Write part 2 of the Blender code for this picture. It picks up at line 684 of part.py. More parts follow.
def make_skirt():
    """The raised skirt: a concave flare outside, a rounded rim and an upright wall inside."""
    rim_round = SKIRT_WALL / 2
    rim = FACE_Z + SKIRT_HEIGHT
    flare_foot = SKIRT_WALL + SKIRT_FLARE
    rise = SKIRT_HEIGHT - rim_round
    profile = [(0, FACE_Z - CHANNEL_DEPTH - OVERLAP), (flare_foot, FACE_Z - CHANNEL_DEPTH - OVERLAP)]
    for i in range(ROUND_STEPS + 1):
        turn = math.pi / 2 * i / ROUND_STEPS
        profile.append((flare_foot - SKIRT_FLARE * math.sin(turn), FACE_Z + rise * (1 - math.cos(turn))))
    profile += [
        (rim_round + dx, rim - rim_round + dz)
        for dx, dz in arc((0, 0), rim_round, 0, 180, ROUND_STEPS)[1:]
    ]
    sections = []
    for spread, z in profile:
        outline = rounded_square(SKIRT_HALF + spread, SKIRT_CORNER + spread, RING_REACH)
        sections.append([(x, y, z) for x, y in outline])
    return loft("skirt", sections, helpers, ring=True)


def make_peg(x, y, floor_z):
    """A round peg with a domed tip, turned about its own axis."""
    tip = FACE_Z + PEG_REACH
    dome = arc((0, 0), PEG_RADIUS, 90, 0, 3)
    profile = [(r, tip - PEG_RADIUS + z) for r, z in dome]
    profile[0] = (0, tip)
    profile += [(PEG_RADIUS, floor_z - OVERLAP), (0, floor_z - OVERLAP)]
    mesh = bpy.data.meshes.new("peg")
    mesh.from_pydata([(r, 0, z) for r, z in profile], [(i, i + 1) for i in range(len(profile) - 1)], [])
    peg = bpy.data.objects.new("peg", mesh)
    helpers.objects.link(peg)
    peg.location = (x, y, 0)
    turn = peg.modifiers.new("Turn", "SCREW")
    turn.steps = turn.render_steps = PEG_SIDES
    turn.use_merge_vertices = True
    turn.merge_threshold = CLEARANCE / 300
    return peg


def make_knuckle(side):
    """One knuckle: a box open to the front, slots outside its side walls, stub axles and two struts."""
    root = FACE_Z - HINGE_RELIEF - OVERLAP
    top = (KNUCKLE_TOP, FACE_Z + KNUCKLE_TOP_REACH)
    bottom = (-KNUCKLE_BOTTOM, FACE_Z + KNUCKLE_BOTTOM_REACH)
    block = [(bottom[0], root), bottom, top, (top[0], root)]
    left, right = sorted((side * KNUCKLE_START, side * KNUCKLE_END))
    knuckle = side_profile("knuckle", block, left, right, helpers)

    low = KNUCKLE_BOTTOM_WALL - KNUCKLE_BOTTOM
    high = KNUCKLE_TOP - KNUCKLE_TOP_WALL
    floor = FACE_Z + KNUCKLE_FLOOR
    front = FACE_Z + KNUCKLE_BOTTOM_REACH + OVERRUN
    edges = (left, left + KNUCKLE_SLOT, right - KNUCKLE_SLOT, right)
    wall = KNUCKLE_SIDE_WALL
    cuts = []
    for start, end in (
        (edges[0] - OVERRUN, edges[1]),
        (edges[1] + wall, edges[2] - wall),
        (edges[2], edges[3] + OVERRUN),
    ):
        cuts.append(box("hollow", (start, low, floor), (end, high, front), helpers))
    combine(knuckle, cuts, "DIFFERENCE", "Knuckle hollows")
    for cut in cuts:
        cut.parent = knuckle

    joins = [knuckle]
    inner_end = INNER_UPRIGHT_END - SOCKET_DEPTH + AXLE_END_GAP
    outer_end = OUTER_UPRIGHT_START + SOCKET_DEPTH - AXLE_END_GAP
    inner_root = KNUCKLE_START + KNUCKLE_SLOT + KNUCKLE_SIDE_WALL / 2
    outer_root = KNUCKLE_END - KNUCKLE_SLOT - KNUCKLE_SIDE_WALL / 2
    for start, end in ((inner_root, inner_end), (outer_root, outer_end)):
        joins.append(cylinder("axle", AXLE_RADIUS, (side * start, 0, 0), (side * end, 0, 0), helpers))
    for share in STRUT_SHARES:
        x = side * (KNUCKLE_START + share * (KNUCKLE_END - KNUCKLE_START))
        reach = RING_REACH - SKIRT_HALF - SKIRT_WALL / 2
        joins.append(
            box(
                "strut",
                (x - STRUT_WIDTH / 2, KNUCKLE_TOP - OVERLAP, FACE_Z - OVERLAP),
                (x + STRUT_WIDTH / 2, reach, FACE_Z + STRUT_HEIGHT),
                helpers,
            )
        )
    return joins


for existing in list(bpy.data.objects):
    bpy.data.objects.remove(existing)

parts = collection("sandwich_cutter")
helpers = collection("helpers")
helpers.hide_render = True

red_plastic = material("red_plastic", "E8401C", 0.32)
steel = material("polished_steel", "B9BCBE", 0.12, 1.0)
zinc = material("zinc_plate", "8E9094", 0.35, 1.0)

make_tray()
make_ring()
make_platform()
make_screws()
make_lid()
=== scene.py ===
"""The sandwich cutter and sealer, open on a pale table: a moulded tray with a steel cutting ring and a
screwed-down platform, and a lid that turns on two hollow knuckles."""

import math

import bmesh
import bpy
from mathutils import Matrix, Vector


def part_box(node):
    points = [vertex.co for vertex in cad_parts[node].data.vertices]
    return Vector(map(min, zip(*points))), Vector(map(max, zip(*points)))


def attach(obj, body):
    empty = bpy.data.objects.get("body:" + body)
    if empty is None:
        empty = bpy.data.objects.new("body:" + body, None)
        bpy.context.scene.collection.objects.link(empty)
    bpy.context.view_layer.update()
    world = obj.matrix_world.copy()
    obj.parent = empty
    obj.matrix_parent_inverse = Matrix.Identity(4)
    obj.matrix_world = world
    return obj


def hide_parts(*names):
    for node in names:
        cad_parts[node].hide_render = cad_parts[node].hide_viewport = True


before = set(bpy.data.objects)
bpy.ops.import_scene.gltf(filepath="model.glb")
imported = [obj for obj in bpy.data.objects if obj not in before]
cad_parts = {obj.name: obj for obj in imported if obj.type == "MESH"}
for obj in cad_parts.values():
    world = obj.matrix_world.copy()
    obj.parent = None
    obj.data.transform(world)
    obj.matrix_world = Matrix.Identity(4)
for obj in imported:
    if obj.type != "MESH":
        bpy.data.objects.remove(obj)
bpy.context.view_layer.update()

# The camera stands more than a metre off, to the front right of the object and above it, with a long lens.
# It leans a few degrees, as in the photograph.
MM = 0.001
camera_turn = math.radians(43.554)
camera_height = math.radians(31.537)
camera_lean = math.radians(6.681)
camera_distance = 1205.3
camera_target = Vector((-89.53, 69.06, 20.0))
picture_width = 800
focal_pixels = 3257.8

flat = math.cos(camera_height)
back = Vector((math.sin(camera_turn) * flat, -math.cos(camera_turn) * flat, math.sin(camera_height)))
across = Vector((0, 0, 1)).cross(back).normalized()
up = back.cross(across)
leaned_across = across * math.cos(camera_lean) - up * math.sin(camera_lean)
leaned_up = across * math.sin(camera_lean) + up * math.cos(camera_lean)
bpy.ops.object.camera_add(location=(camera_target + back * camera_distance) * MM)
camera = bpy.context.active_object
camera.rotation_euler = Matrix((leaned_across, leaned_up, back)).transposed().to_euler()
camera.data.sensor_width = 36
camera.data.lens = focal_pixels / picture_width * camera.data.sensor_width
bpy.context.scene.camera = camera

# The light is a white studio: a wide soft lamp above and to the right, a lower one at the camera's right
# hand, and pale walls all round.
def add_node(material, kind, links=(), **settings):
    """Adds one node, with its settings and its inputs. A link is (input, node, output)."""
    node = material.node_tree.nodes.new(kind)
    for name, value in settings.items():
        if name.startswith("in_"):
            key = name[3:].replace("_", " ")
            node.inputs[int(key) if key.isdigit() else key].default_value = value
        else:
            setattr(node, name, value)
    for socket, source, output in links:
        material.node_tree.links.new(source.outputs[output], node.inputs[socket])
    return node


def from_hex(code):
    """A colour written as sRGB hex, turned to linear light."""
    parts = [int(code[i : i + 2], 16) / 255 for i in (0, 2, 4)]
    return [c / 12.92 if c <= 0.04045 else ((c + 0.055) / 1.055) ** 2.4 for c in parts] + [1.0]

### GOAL
Give back exactly the lines from the line that has "for existing in" to the line that has "obj.matrix_world = world", both included, and leave out all others.

### ANSWER FOR THE TASK
for existing in list(bpy.data.objects):
    bpy.data.objects.remove(existing)

parts = collection("sandwich_cutter")
helpers = collection("helpers")
helpers.hide_render = True

red_plastic = material("red_plastic", "E8401C", 0.32)
steel = material("polished_steel", "B9BCBE", 0.12, 1.0)
zinc = material("zinc_plate", "8E9094", 0.35, 1.0)

make_tray()
make_ring()
make_platform()
make_screws()
make_lid()
=== scene.py ===
"""The sandwich cutter and sealer, open on a pale table: a moulded tray with a steel cutting ring and a
screwed-down platform, and a lid that turns on two hollow knuckles."""

import math

import bmesh
import bpy
from mathutils import Matrix, Vector


def part_box(node):
    points = [vertex.co for vertex in cad_parts[node].data.vertices]
    return Vector(map(min, zip(*points))), Vector(map(max, zip(*points)))


def attach(obj, body):
    empty = bpy.data.objects.get("body:" + body)
    if empty is None:
        empty = bpy.data.objects.new("body:" + body, None)
        bpy.context.scene.collection.objects.link(empty)
    bpy.context.view_layer.update()
    world = obj.matrix_world.copy()
    obj.parent = empty
    obj.matrix_parent_inverse = Matrix.Identity(4)
    obj.matrix_world = world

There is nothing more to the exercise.